In 1939 and 1940 multi-channel stereo recording was unknown, so even at Carnegie Hall the engineers used just one microphone, which fed, by modern standards, decidedly low-fidelity cabling, amplification, lathes and cutting-heads, which could not capture low and high frequencies and struggled with clarity and definition. However over a decade ago a company produced a cheap application called Har Bal, which enabled anyone to select a piece of music of whatever length and import the frequency response of a modern recording, which as anyone who owns this will know, makes a huge difference to the internal balance because it liberates frequencies and thereby instruments, and Pristine uses this.
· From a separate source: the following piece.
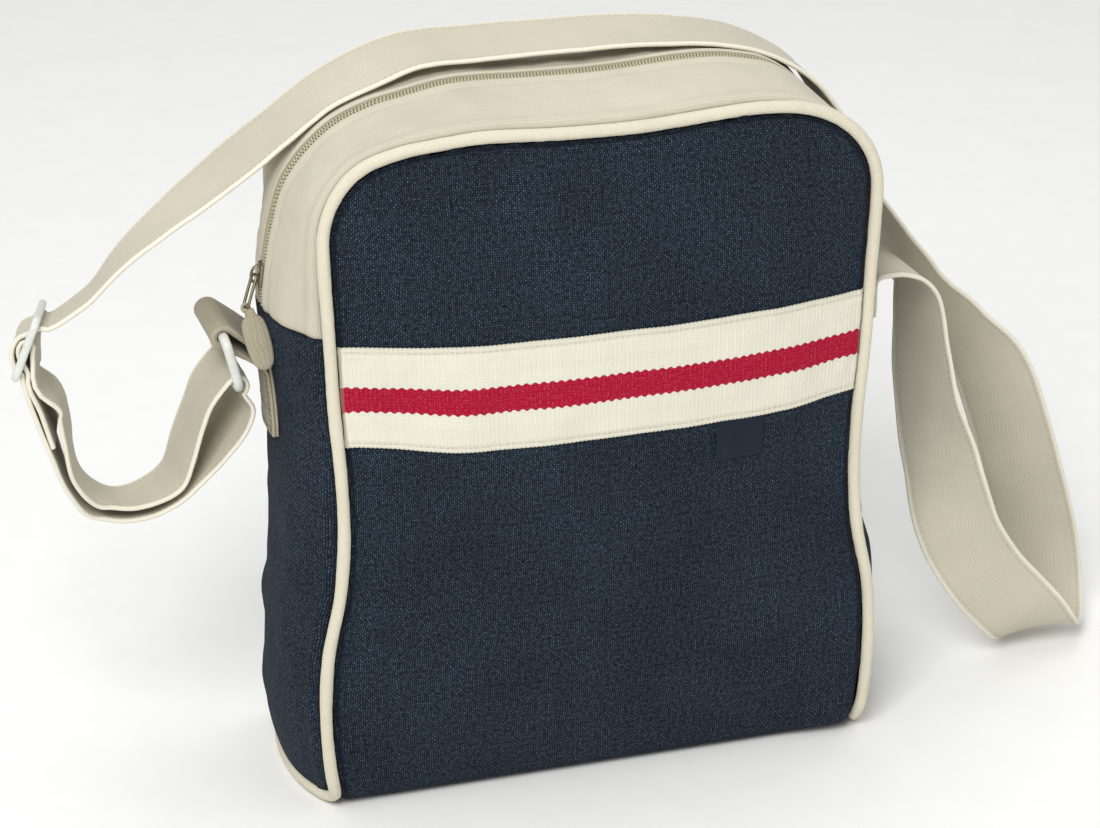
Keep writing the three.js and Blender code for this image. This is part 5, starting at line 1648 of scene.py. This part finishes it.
@dataclass
class RingTab:
    """Folded tab on the left side: a patch sewn to the panel, whose upper end turns round the ring's bar."""

    body: Body
    hardware: Hardware
    width: float = 36
    tab: float = 3
    foot: float = 170

    def path(self, y: Array) -> tuple[Array, Array]:
        """Middle of the folded sheet and its thickness, for each depth.

        It rises on the side panel, passes over and round the bar on an arc, and comes back down outside itself.

        Args:
            y: Depths, (columns,).

        Returns:
            Points (rows, columns, 3) and thickness (rows,).
        """
        b, h = self.body, self.hardware
        hole = h.ring_wire + b.gap + 0.3
        outer = hole + self.tab * 0.95
        ply = self.tab / 2
        top = h.ring_top[1] - outer - self.tab * 2

        def beside(z: Array, out: float) -> Array:
            """Points (len(z), columns, 2) as x and z, at a distance outside the side panel."""
            wall = b.gusset(np.broadcast_to(z[:, None], (len(z), len(y))), y[None], b.cloth / 2)[..., 0]
            return np.stack([wall - b.gap - out, np.broadcast_to(z[:, None], wall.shape)], -1)

        rise = beside(np.linspace(self.foot + 0.8, top, 26), ply * 0.5)
        angle = np.radians(np.linspace(40, 255, 44))
        mid = (outer + hole) / 2
        arc = np.stack([h.ring_top[0] + mid * np.cos(angle), h.ring_top[1] + mid * np.sin(angle)], -1)
        arc = np.repeat(arc[:, None], len(y), axis=1)
        fall = beside(np.linspace(top - 4, self.foot + 0.8, 24), ply * 1.5)
        rows = np.concatenate([rise, arc, fall])
        kernel = np.exp(-((np.arange(-4, 5) / 2.0) ** 2))
        kernel /= kernel.sum()
        fine = np.concatenate([np.repeat(rows[:1], 4, 0), rows, np.repeat(rows[-1:], 4, 0)])
        eased = sum(k * fine[i : i + len(rows)] for i, k in enumerate(kernel))
        thick = np.concatenate([np.full(26, ply), np.full(44, outer - hole), np.full(24, ply)])
        padded = np.pad(thick, 4, mode="edge")
        thick = np.convolve(padded, kernel, "valid")
        return stack(eased[..., 0], y[None] + 0 * eased[..., 0], eased[..., 1]), thick

    def make(self, material: bpy.types.Material) -> bpy.types.Object:
        """Tab: the folded sheet, thinned to a round edge at both ends of its width."""
        h = self.hardware
        share = np.sin(np.linspace(-np.pi / 2, np.pi / 2, 45))
        y = h.y + self.width / 2 * share
        points, thick = self.path(y)
        inset = self.width / 2 * (1 - np.abs(share))
        edge = np.sqrt(np.clip(inset / 0.9, 0.04, 1) * (2 - np.clip(inset / 0.9, 0, 1)))
        seam = 1 - 0.22 * np.exp(-(((inset - 2.2) / 0.5) ** 2)) + 0.06 * np.exp(-(((inset - 1.2) / 0.5) ** 2))
        along = lengths(points[:, len(y) // 2])
        uv = np.stack(np.broadcast_arrays(y[None], along[:, None]), -1)
        outward = np.array([-1.0, 0, 0.2])
        sheet = Cloth.grid(points, uv, outward, 0.0)
        thickness = (thick[:, None] * (edge * seam)[None]).ravel()
        return finish(sheet.make("ring_tab_cloth", thickness), material, Slot.CREAM, "ring_tab")

    def sew(self, thread: bpy.types.Material) -> bpy.types.Object:
        """Stitches along the patch: two rows beside one edge and one beside the other, and two rows across the foot."""
        h = self.hardware
        y = h.y + np.array([-1, -0.87, 0.87]) * (self.width / 2 - 1.6)
        points, thick = self.path(y)
        fall = slice(70, len(points))
        rows = []
        for column in range(3):
            path = points[fall, column]
            normal = np.repeat([[-1.0, 0, 0.1]], len(path), axis=0)
            rows.append((path + normal * thick[fall][:, None] * 0.5, normal))
        across = np.linspace(-1, 1, 24) * (self.width / 2 - 1.6) + h.y
        foot, _ = self.path(across)
        for row, step in ((-3, 0.75), (-9, 0.75)):
            normal = np.repeat([[-1.0, 0, 0.1]], 24, axis=0)
            rows.append((foot[row] + normal * step, normal))
        piece = Stitching(pitch=2.6, length=2.0, radius=0.3, seed=71).sew("tab_stitches", rows)
        return finish(piece, thread, Slot.CREAM)


def studio() -> None:
    """Pale floor, soft lights and the camera at the photograph's angle."""
    mesh = bpy.data.meshes.new("floor")
    size = 6.0
    mesh.from_pydata([(-size, -size, 0), (size, -size, 0), (size, size, 0), (-size, size, 0)], [], [(0, 1, 2, 3)])
    floor = bpy.data.objects.new("floor", mesh)
    bpy.context.scene.collection.objects.link(floor)
    floor.data.materials.append(Plain("matte_white_paper", "#f7f7f5", 0.9, grain=40, mottle=0.01).make())
    world = bpy.data.worlds.new("studio")
    world.use_nodes = True
    world.node_tree.nodes["Background"].inputs[0].default_value = (1, 1, 1, 1)
    world.node_tree.nodes["Background"].inputs[1].default_value = 0.48
    bpy.context.scene.world = world
    lamps = (
        ("key", (-1.05, -1.65, 2.0), 1.2, 50.0),
        ("fill", (1.9, -1.3, 1.1), 1.6, 4.0),
        ("top", (0.1, 0.4, 2.1), 1.6, 12.0),
    )
    for name, place, size, power in lamps:
        lamp = bpy.data.lights.new(name, "AREA")
        lamp.size, lamp.energy = size, power
        lamp_object = bpy.data.objects.new(name, lamp)
        lamp_object.location = place
        aim = Vector((0, 0, 0.16)) - Vector(place)
        lamp_object.rotation_euler = aim.to_track_quat("-Z", "Y").to_euler()
        bpy.context.scene.collection.objects.link(lamp_object)
    lens = bpy.data.cameras.new("camera")
    lens.lens, lens.sensor_width = 116.67, 36
    lens.clip_start, lens.clip_end = 0.05, 50
    camera = bpy.data.objects.new("camera", lens)
    ahead = Vector((0.2708, 0.8695, -0.4131)).normalized()
    right = ahead.cross(Vector((0, 0, 1))).normalized()
    up = right.cross(ahead)
    turn = Matrix((right, up, -ahead)).transposed().to_4x4()
    camera.matrix_world = Matrix.Translation((-0.45094, -1.41622, 0.83371)) @ turn
    bpy.context.scene.collection.objects.link(camera)
    bpy.context.scene.camera = camera
    bpy.context.scene.view_settings.view_transform = "Standard"


def main() -> None:
    """Builds the bag's sub-assemblies in order."""
    logging.basicConfig(level=logging.INFO, format="%(message)s")
    body = Body()
    hardware = Hardware(body)
    # Threads are drawn about 1 mm apart, not the real 0.6, so that a preview pixel does not blur them away.
    # washed cotton canvas: matte, dark, with pale flecks on the crowns of the lengthwise yarn
    navy = WovenCloth(
        "washed_navy_canvas", "#121b25", "#73869a", "#090e13", pitch=0.94, fleck=0.56, patch=0.13, relief=0.28,
        sheen=0.02, thread=0.14, slub=0.1, even=0.2,
    ).make()
    # undyed canvas: very even, hardly any difference from thread to thread
    cream = WovenCloth(
        "cream_canvas", "#c6c1af", "#d6d1c3", "#a49c86", pitch=1.1, fleck=0.2, patch=0.045, relief=0.07, thread=0.012,
        slub=0.015, painted_shade_colour="#726851",
    ).make()
    # finer, paler cloth wrapped on the bias round the cord
    piping_cloth = WovenCloth(
        "piping_cotton", "#d8d2be", "#e2ddcf", "#ada48c", pitch=1.0, fleck=0.3, patch=0.03, relief=0.14, thread=0.02,
        slub=0.01, painted_shade_colour="#726851", bias=45,
    ).make()
    # bright cream webbing with a strong red centre
    band_cloth = BandWebbing(
        "striped_webbing", "#dcd9ca", "#e6e4da", "#bab39e", pitch=0.975, fleck=0.1, patch=0.02, relief=0.08,
        thread=0.03, slub=0.01, painted_shade_colour="#80755f", sheen=0.02,
    ).make()
    # close flat weave, darker and bluer than the canvas under it
    label_cloth = WovenCloth(
        "woven_label", "#18222e", "#2b3848", "#0e141b", pitch=0.8, fleck=0.2, patch=0.04, relief=0.05, thread=0.04,
        slub=0.02,
    ).make()
    # polyester thread, a little brighter than the cloth it holds
    thread = WovenCloth(
        "cotton_thread", "#d0cab9", "#ddd9cd", "#92886f", pitch=0.8, fleck=0.2, patch=0.05, relief=0.05, thread=0.03,
        slub=0.01, painted_shade_colour="#726851",
    ).make()
    # the tab's thread has gone brown with handling
    brown = WovenCloth(
        "browned_thread", "#625842", "#7e735a", "#383124", pitch=0.8, fleck=0.2, patch=0.1, relief=0.05, thread=0.05,
        slub=0.02, painted_shade_colour="#383124",
    ).make()
    # coil and tape dyed a greenish tan
    tape = WovenCloth(
        "zip_tape_weave", "#ada485", "#c1b9a1", "#71694c", pitch=0.9, fleck=0.3, patch=0.03, relief=0.08, thread=0.05,
        slub=0.01, painted_shade_colour="#48422b",
    ).make()
    coil = Plain("nylon_coil", "#b2ab8e", 0.45, mottle=0.1).make()
    # milk-white moulded nylon with a soft shine
    plastic = Plain("moulded_nylon", "#d2d4cd", 0.32).make()
    # dull plated zinc
    metal = Plain("antique_zinc", "#8d846e", 0.38, 1.0).make()
    # puller and tab: the same canvas in a darker greyish tan, which on the tab is painted shade
    leaf = WovenCloth(
        "puller_and_shaded_tab_canvas", "#a59e8a", "#b8b19e", "#7b715b", pitch=1.0, fleck=0.3, patch=0.06, relief=0.14, thread=0.03,
        slub=0.02, painted_shade_colour="#574e3a",
    ).make()
    shell = Shell(body, navy, cream)
    for face in Face:
        shell.face(face)
    shell.base()
    for side in Side:
        shell.side(side)
    for face in Face:
        shell.gusset(face)
    shell.striped_band(band_cloth)
    shell.band_stitches(thread)
    shell.side_label(label_cloth)
    Piping(body).make(piping_cloth)
    hardware.ring(plastic)
    hardware.adjuster(plastic)
    strap = Strap(body, hardware)
    strap.make(cream)
    strap.stitches(thread)
    chain = Zip(body, hardware)
    chain.make_tape(tape)
    chain.make_coil(coil)
    chain.make_slider(metal)
    chain.make_link(metal)
    chain.make_puller(leaf)
    tab = RingTab(body, hardware)
    # the tab takes the darker canvas as painted shade
    tab.make(leaf)
    tab.sew(brown)
    studio()


if __name__ == "__main__":
    main()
Then there is ambient imaging, which broadens the sound-stage without any loss of definition and again creates something closer to what the audiences would have heard. Related to this there is software which enables a remastering engineer to replace part of or the entire acoustic signature of a hall with that of another, where this has been measured. Clearly this is totally unnatural, so why would you use it, to which the answer is Studio 8H. This was built specifically to house the NBC Symphony Orchestra at full-strength; unfortunately the architect knew absolutely nothing about acoustics, as a result of which the sound produced and thereby recorded was unacceptably shallow, bass-light, treble-heavy and harsh, so Pristine adds a dash of Carnegie Hall to the mix, which is a huge improvement.
With regard to formats, 24-bit downloads were used, but you can get 16-bit, CD and – heaven forbid – MP3. What we have here is by some distance the greatest Beethoven Symphony cycle and account of the Missa solemnis ever recorded in sound that for the first time does justice to them and it has been a profoundly moving and humbling experience to once again listen to these supreme masterworks.